Для всех этих противоречий, разнящихся впечатлений, чувств и высказываний есть одно объяснение — волшебство чар театра. Эти чары породили оперу, самый объемный, крупный жанр искусства, они давали ей жизнь на протяжении веков, только такая мощь и могла противостоять ожесточенным нападкам со стороны Вагнера. Опера — это нечто уникальное в силу того, что в ней слились воедино несовместимые, казалось бы, стороны, причины, предпосылки. Но она живет! И сегодня не может быть сомнений в том, что произведения Вагнера существуют не как музыкальные драмы, но как оперы. Он начинал как оперный композитор, свои первые театральные познания он приобрел как оперный композитор. Чувство оперного эффекта было у него в крови. Однако, когда Вагнер занялся эстетическими рассуждениями, философией искусства и в его душе сложилась идея универсального произведения искусства, между его далеко идущей теорией и его же неискоренимым инстинктом музыканта возникло противоречие, которое так никогда и не ослабевало. Оперный композитор восставал против музыкальной драмы. Хочется сказать: художник боролся с педантом.
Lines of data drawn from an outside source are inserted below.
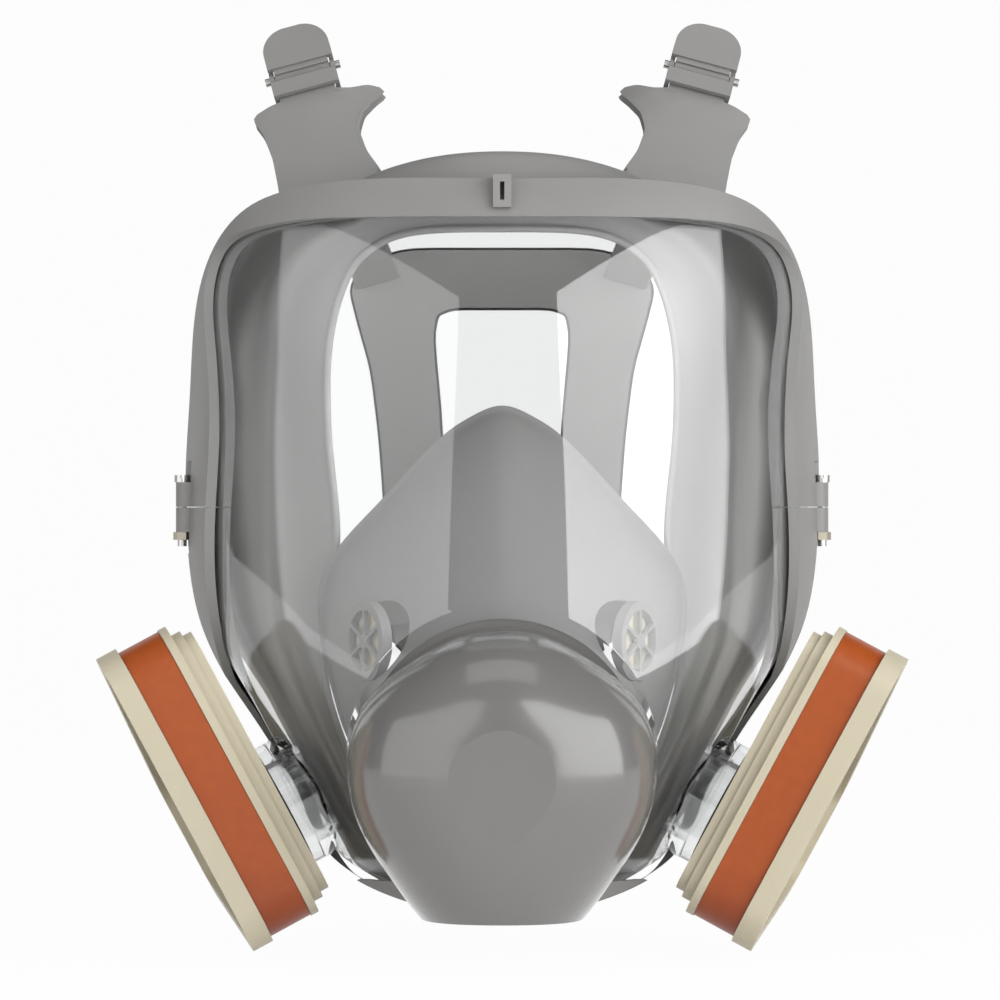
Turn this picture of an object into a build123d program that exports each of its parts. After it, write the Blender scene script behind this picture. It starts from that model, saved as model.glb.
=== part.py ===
from build123d import *
import os
from math import cos, pi, radians, sin, sqrt, tan

# ---------------------------------------------------------------- sizes, mm
LENS_INSET = 3.2  # lens edge inside the frame outline
LENS_THICKNESS = 2.0
FRAME_OUTSIDE = 2.5          # frame stands this far outside the lens
FRAME_INSIDE = 4.0           # and this far inside it
GAP = 0.3                    # clearance between neighbouring soft and hard pieces
SEAL_WALL = 3.0
SEAL_FLANGE = 4.0
FACE_TILT = 6.0              # degrees, chin further back than forehead
FACE_CENTRE = -20.0          # where the wearer's face is, along Y, at the middle
FACE_BOW = 0.0085            # how fast the cheeks fall away
SPLIT_HEIGHT = -2.0          # where the two frame halves meet
BOSS_CENTRE = -69.0          # height of the snout opening
SNOUT_FRONT = -71.0          # front face of the moulded snout boss
PORT_POINT = (-55.0, -31.0, -82.0)
PORT_AXIS = (-0.8734, -0.1205, -0.4718)
PORT_ALONG = (-0.4814, 0.0, 0.8765)
PORT_BORE = 11.0
SPIGOT_RADIUS = 13.4
CARTRIDGE_LIFT = 7.6         # back face of the cartridge above the port point
VALVE_POINT = (-37.0, -37.0, -39.0)
VALVE_AXIS = (-0.86, -0.51, 0.0)
BUCKLE_POINT = (-57.0, 5.0, 122.0)
LOW_BUCKLE_POINT = (-81.0, 54.0, -25.0)
STRAP_WIDTH = 14.0
STRAP_THICKNESS = 1.6
CROWN_BACK = 100.0

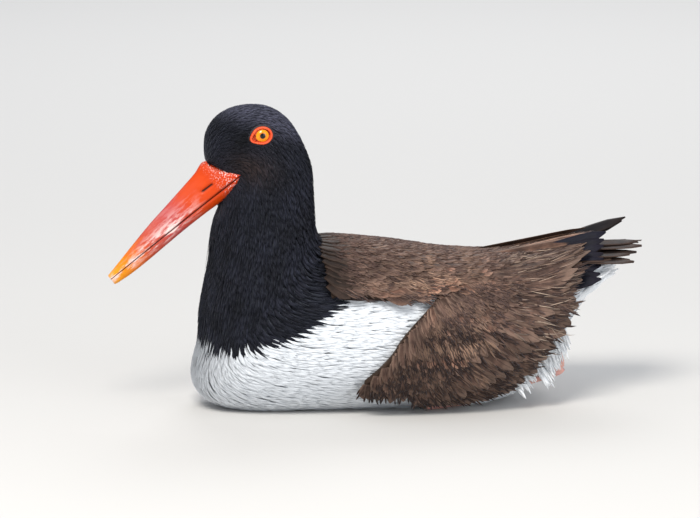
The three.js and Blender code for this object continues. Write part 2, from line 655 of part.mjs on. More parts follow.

Быть своим собственным либреттистом, притом выдающимся, даровитым поэтом, столь великое преимущество, что Вагнер стал драматурга ставить выше музыканта, а тогда уже вполне логично заключил, что он — единственный, кто призван разрешить проблему. Иначе он мог бы заметить, что идеал музыкальной драмы уже давно достигнут! Правда, достигнут лишь в исключительных произведениях, создававшихся под счастливой звездой. Лишь человек, одержимый манией величия, мог пройти мимо шедевров Моцарта, мимо «Фиделио» Бетховена, «Орфея» Глюка, «Волшебного стрелка» Вебера, «Севильского цирюльника» Россини, снисходительно признавая за ними известные достоинства и подчеркивая фундаментальные пороки, будто бы присущие самому жанру.
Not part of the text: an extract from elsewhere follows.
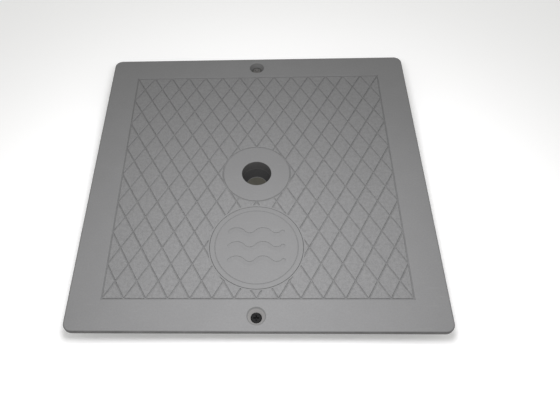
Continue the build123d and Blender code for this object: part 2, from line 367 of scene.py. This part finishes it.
def skin_between(bm, loops, closed=False):
    """Quads between each loop and the next, and back to the first if closed."""
    pairs = list(zip(loops, loops[1:]))
    if closed:
        pairs.append((loops[-1], loops[0]))
    for lower, upper in pairs:
        count = len(lower)
        for step in range(count):
            after = (step + 1) % count
            bm.faces.new((lower[step], lower[after], upper[after], upper[step]))


def finish_piece(bm, name, material):
    bmesh.ops.recalc_face_normals(bm, faces=bm.faces)
    mesh = bpy.data.meshes.new(name)
    bm.to_mesh(mesh)
    bm.free()
    piece = bpy.data.objects.new(name, mesh)
    bpy.context.scene.collection.objects.link(piece)
    mesh.shade_smooth()
    mesh.set_sharp_from_angle(angle=SHARP_ANGLE)
    dress(piece, material)
    return piece


# ---- screws ----------------------------------------------------------------------
THREAD_R = 2.0 * MM
THREAD_PITCH = 0.7 * MM
THREAD_DEPTH = 0.36 * MM
THREAD_STEPS = 10            # rings in one pitch
THREAD_FLAT = 0.12           # share of the ridge that the root's flat takes
THREAD_FLANK = 0.7           # share that the flanks take
THREAD_TO_RING = 0.2 * MM
THREAD_END = 0.1 * MM        # plain stretch between the last thread ring and the neck
NECK_R = 1.6 * MM
HEAD_T = 2.6 * MM
HEAD_EDGE = 0.5 * MM
HEAD_EDGE_STEPS = 6
UNDER_EDGE = 0.15 * MM       # easing where the neck meets the head and round the head's lower edge
TIP_CHAMFER = 0.5 * MM
DRIVE_SPAN = 4.0 * MM        # cross recess, at the head's top
DRIVE_SLOT = 1.0 * MM
DRIVE_DEPTH = 1.6 * MM
DRIVE_LEVELS = ((0.0, 1.0, 1.0), (0.6, 0.72, 0.8), (1.0, 0.45, 0.6))    # depth, span and slot, as shares


def thread_radius(z, low, high, crest):
    """Radius of the thread at height z, as a function of the angle round the screw."""
    fade = min(1.0, (z - low) / TIP_CHAMFER, (high - z) / (0.5 * THREAD_PITCH))

    def radius(angle):
        phase = (z / THREAD_PITCH - angle / (2 * math.pi)) % 1.0
        ridge = 1.0 - abs(2.0 * phase - 1.0)
        height = min(1.0, max(0.0, (ridge - THREAD_FLAT) / THREAD_FLANK))
        return crest - THREAD_DEPTH + THREAD_DEPTH * height * max(0.0, fade)

    return radius


def thread_loops(bm, centre, low, high, crest):
    """The rolled thread, from the chamfered tip up to the neck."""
    loops = [add_ring(bm, centre, low, crest - TIP_CHAMFER, TURN_SEGMENTS)]
    bm.faces.new(loops[0])
    steps = round((high - low - THREAD_END) / THREAD_PITCH * THREAD_STEPS)
    for step in range(1, steps + 1):
        z = low + step * THREAD_PITCH / THREAD_STEPS
        loops.append(add_ring(bm, centre, z, thread_radius(z, low, high, crest), TURN_SEGMENTS))
    return loops


def head_loops(bm, centre, low, high, head_r):
    """The cheese head, from under its rim to the round edge of its top."""
    profile = [
        (NECK_R, low - UNDER_EDGE), (NECK_R + UNDER_EDGE, low),
        (head_r - UNDER_EDGE, low), (head_r, low + UNDER_EDGE),
    ]
    for step in range(HEAD_EDGE_STEPS + 1):
        angle = math.pi / 2 * step / HEAD_EDGE_STEPS
        inset = HEAD_EDGE * (1 - math.cos(angle))
        profile.append((head_r - inset, high - HEAD_EDGE + HEAD_EDGE * math.sin(angle)))
    return [add_ring(bm, centre, z, radius, TURN_SEGMENTS) for radius, z in profile]


def cross_outline(bm, centre, z, span, slot):
    """The cross recess at one level: twelve corners, drawn anticlockwise from the +X arm."""
    far, near = span / 2, slot / 2
    loop = []
    for quarter in range(4):
        turn = Matrix.Rotation(quarter * math.pi / 2, 2)
        for corner in ((far, -near), (far, near), (near, near)):
            x, y = turn @ Vector(corner)
            loop.append(bm.verts.new((centre.x + x, centre.y + y, z)))
    return loop


def fill_top(bm, rim, mouth):
    """The flat of the head between its round edge and the cross recess."""
    edges = []
    for loop in (rim, mouth):
        for first, second in zip(loop, loop[1:] + loop[:1]):
            edges.append(bm.edges.get((first, second)) or bm.edges.new((first, second)))
    bmesh.ops.triangle_fill(bm, edges=edges, use_beauty=True)


def build_screw(node, name, material):
    """Cheese-head screw: cross recess, plain neck and a rolled thread."""
    low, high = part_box(node)
    centre = (low + high) / 2
    head_r = (high.x - low.x) / 2 - SKIN
    ring_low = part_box(node.replace("_screw", "_retaining_ring"))[0].z
    thread_high = ring_low - THREAD_TO_RING
    bm = bmesh.new()
    loops = thread_loops(bm, centre, low.z, thread_high, THREAD_R - SKIN)
    loops.append(add_ring(bm, centre, thread_high, NECK_R, TURN_SEGMENTS))
    loops += head_loops(bm, centre, high.z - HEAD_T, high.z, head_r)
    skin_between(bm, loops)
    drive = []
    for depth, span, slot in DRIVE_LEVELS:
        z = high.z - DRIVE_DEPTH * depth
        drive.append(cross_outline(bm, centre, z, DRIVE_SPAN * span, DRIVE_SLOT * slot))
    skin_between(bm, drive)
    bm.faces.new(drive[-1])
    fill_top(bm, loops[-1], drive[0])
    return finish_piece(bm, name, material)


# ---- washers and retaining rings ---------------------------------------------------
WASHER_HOLE_R = 2.15 * MM
WASHER_EASE = 0.15 * MM
RING_EASE = 0.2 * MM
RING_DISH = 0.05 * MM        # the ring's top falls this much towards its rim
TONGUES = 6
GAP_R = 2.35 * MM            # bore between the tongues
TONGUE_REACH = 0.75 * MM


def build_washer(node, name):
    """Flat washer with eased edges."""
    low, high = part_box(node)
    centre = (low + high) / 2
    outer = (high.x - low.x) / 2 - SKIN
    inner = WASHER_HOLE_R
    ease = WASHER_EASE
    bm = bmesh.new()
    profile = [
        (inner + ease, low.z), (outer - ease, low.z), (outer, low.z + ease), (outer, high.z - ease),
        (outer - ease, high.z), (inner + ease, high.z), (inner, high.z - ease), (inner, low.z + ease),
    ]
    loops = [add_ring(bm, centre, z, radius, TURN_SEGMENTS) for radius, z in profile]
    skin_between(bm, loops, closed=True)
    return finish_piece(bm, name, nylon)


def tongued_bore(extra):
    """Radius of the push-on ring's bore, as a function of the angle."""
    def radius(angle):
        wave = 0.5 + 0.5 * math.cos(TONGUES * angle)
        tongue = min(1.0, max(0.0, (wave - 0.25) / 0.3))
        return GAP_R - TONGUE_REACH * tongue + extra

    return radius


def build_push_ring(node, name):
    """Push-on ring: a rounded rim with six tongues that bite on the screw's neck."""
    low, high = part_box(node)
    centre = (low + high) / 2
    outer = (high.x - low.x) / 2 - SKIN
    ease = RING_EASE
    tight, eased = tongued_bore(0.0), tongued_bore(ease * 0.5)
    bm = bmesh.new()
    profile = [
        (eased, low.z + ease), (outer - 2 * ease, low.z), (outer - ease, low.z), (outer, low.z + ease),
        (outer, high.z - ease), (outer - ease, high.z), (outer - 2 * ease, high.z - RING_DISH),
        (eased, high.z - ease * 0.5), (tight, high.z - ease), (tight, low.z + 1.6 * ease),
    ]
    loops = [add_ring(bm, centre, z, radius, 2 * TURN_SEGMENTS) for radius, z in profile]
    skin_between(bm, loops, closed=True)
    return finish_piece(bm, name, pale_nylon)


# ---- the pieces that are shown --------------------------------------------------------
def stand_in(piece, node, body):
    """The piece is shown in place of a CAD node and moves with its body."""
    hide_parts(node)
    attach(piece, body)


dress(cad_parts["cover_plate"], cover_plastic)
dress(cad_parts["medallion_disc"], cover_plastic)
ENDS = (
    ("front", black_steel, "screw_steel"),
    ("rear", plain_steel, "plain_screw_steel"),
)
for end, steel, steel_slot in ENDS:
    screw, washer, ring = end + "_screw", end + "_washer", end + "_retaining_ring"
    stand_in(build_screw(screw, end + "_threaded_screw", steel), screw, screw)
    stand_in(build_washer(washer, end + "_flat_washer"), washer, washer)
    stand_in(build_push_ring(ring, end + "_push_ring"), ring, screw)

# ---- floor, and a dark sheet of painted shade under the lift hole ----------------------
FLOOR_HALF = 3.0
FLOOR_GLOW = 0.2                  # keeps the floor pale and its shadows light
STAGE_ROUGHNESS = 0.9
WELL_R = 60 * MM
WELL_Z = 0.05 * MM
WELL_CORNERS = 48
SHADE_BLOTCHES = 160.0                # per metre
# painted shade: the dark sheet's tones, blotchy and a little brown
SHADE_WELL_DARK = (0.03, 0.029, 0.022, 1.0)
SHADE_WELL_LIGHT = (0.065, 0.062, 0.048, 1.0)


def stage_sheet(name, corners):
    """A flat sheet that is part of the stage, with its own material graph."""
    mesh = bpy.data.meshes.new(name)
    mesh.from_pydata(corners, [], [tuple(range(len(corners)))])
    sheet = bpy.data.objects.new(name, mesh)
    bpy.context.scene.collection.objects.link(sheet)
    g = Graph(name)
    g.shader.inputs["Roughness"].default_value = STAGE_ROUGHNESS
    dress(sheet, g.material)
    return g


def studio_floor():
    near, far = -FLOOR_HALF, FLOOR_HALF
    g = stage_sheet("studio_floor", [(near, near, 0), (far, near, 0), (far, far, 0), (near, far, 0)])
    g.shader.inputs["Base Color"].default_value = grey(0.88)
    g.shader.inputs["Emission Color"].default_value = grey(1.0)
    g.shader.inputs["Emission Strength"].default_value = FLOOR_GLOW


def painted_shade_well():
    """A dark sheet of painted shade under the cover, seen only through the lift hole."""
    corners = []
    for step in range(WELL_CORNERS):
        turn = 2 * math.pi * step / WELL_CORNERS
        corners.append((WELL_R * math.cos(turn), WELL_R * math.sin(turn), WELL_Z))
    g = stage_sheet("painted_shade_well", corners)
    blotch = g.noise(g.place(), SHADE_BLOTCHES, 4.0, 0.6)
    g.plug(g.mix(blotch, SHADE_WELL_DARK, SHADE_WELL_LIGHT), g.shader.inputs["Base Color"])


# ---- light -------------------------------------------------------------------------------
KEY_OVER = Vector((4.0 * MM, -100.0 * MM, TOP_Z))
KEY_HEIGHT = 0.25
KEY_SIZE = 0.16
KEY_POWER = 0.97
KEY_COLOUR = (0.985, 0.978, 1.0)
SKY_COLOUR = (1.0, 1.0, 0.975, 1.0)
SKY_LOW = (0.05, 0.85)            # how far up the sky, and its strength there: paler near the horizon
SKY_HIGH = (0.5, 0.5)


def key_lamp():
    """One soft round lamp close above the cover's front half, pointing straight down."""
    data = bpy.data.lights.new("key", "AREA")
    data.color = KEY_COLOUR
    data.shape = "DISK"
    data.size = KEY_SIZE
    data.energy = KEY_POWER
    lamp = bpy.data.objects.new("key", data)
    lamp.location = KEY_OVER + Vector((0, 0, KEY_HEIGHT))
    bpy.context.scene.collection.objects.link(lamp)


def pale_room():
    """An even pale room, darker overhead than round its sides."""
    world = bpy.data.worlds.new("studio")
    bpy.context.scene.world = world
    world.use_nodes = True
    nodes, links = world.node_tree.nodes, world.node_tree.links
    place = nodes.new("ShaderNodeTexCoord")
    split = nodes.new("ShaderNodeSeparateXYZ")
    rise = nodes.new("ShaderNodeMapRange")
    for name, (height, strength) in (("Min", SKY_LOW), ("Max", SKY_HIGH)):
        rise.inputs["From " + name].default_value = height
        rise.inputs["To " + name].default_value = strength
    links.new(place.outputs["Generated"], split.inputs[0])
    links.new(split.outputs["Z"], rise.inputs["Value"])
    background = nodes["Background"]
    background.inputs["Color"].default_value = SKY_COLOUR
    links.new(rise.outputs[0], background.inputs["Strength"])


# ---- camera ------------------------------------------------------------------------------
AIM = Vector((-10.4 * MM, -27.4 * MM, TOP_Z))
CAMERA_DISTANCE = 410.6 * MM
CAMERA_ELEVATION = math.radians(56.28)
CAMERA_AZIMUTH = math.radians(-4.01)     # the camera looks a little towards -X
CAMERA_ROLL = math.radians(-3.69)
CAMERA_LENS = 35.6
CAMERA_SHIFT = (0.067, 0.0025)           # the photograph is cropped off centre


def photo_camera():
    data = bpy.data.cameras.new("camera")
    data.lens = CAMERA_LENS
    data.sensor_width = 36.0
    data.shift_x, data.shift_y = CAMERA_SHIFT
    data.clip_start = 0.01
    camera = bpy.data.objects.new("camera", data)
    level = math.cos(CAMERA_ELEVATION)
    sideways = level * math.sin(CAMERA_AZIMUTH)
    forwards = level * math.cos(CAMERA_AZIMUTH)
    ahead = Vector((sideways, forwards, -math.sin(CAMERA_ELEVATION)))
    stand = Matrix.Translation(AIM - ahead * CAMERA_DISTANCE)
    aim_turn = ahead.to_track_quat("-Z", "Y").to_matrix().to_4x4()
    camera.matrix_world = stand @ aim_turn @ Matrix.Rotation(CAMERA_ROLL, 4, "Z")
    bpy.context.scene.collection.objects.link(camera)
    bpy.context.scene.camera = camera


studio_floor()
painted_shade_well()
pale_room()
key_lamp()
photo_camera()
bpy.context.scene.view_settings.view_transform = "Standard"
Опера исторически постоянно колеблется между двумя полюсами, стремясь то к идеалу драмы, то к идеалу музыки, и это учит нас тому, что проблему эту не решить теоретически. Вагнер — прямолинейный теоретик как раз и помог нам понять это. Жизнеспособная опера всегда обязана своим существованием соединению сносного либретто, вдохновенной музыки и такому соотношению этих двух компонентов, при котором впечатление от сцены и воздействие музыки приведены в состояние равновесия. Однако общее впечатление более всего зависит от вокала. В драме нас занимает живой человек — любящий, страдающий, смеющийся и плачущий, трагический, его судьба. В опере же нас трогает поющий человек, и чем более совершенно характер преобразован в поющий голос, чем прекраснее этот голос, тем сильнее общее впечатление. С незапамятных времен красота голоса привлекала в оперу слушателей, и по мере развития оперного жанра развивалось итальянское вокальное искусство — пока не стало тем, чем оно было, чем оставалось с конца XVII века. Опера и бельканто — это одно и то же. Вот одно из самых замечательных явлений, созданных эпохой Возрождения. Французская опера непосредственно обязана своим появлением примеру итальянской, хотя впоследствии развивалась по-иному, своеобразно. Для немецкой оперы, как и для всей немецкой духовной жизни, тормозом были мучительные последствия Тридцатилетней войны, и она возникла значительно позднее: собственно, лишь «Волшебная флейта» знаменовала момент, когда немецкая опера вступила в права развитого художественного жанра. Как и само Возрождение, опера черпала свои лучшие силы в интернациональных связях. Итальянец Люлли стал основателем французской оперы, немец Гендель был величайшим мастером итальянской оперы эпохи барокко; Моцарт как оперный композитор был итальянцем по крайней мере наполовину, а Бетховен в своем «Фиделио», либретто которого восходит к французскому подлиннику, испытал со стороны стиля и техники влияние французских опер итальянца Керубини. Фанатический национализм именно поэтому и игнорирует фундаментальные факты истории оперы. Вагнер осуждает оперу — не немецкий жанр, но с тем же успехом можно было бы осуждать полифонию Баха, восходящую к нидерландским мастерам, или танцевальные формы баховских сюит, заимствованные из Франции, или симфонии Бетховена, восходящие к итальянским корням.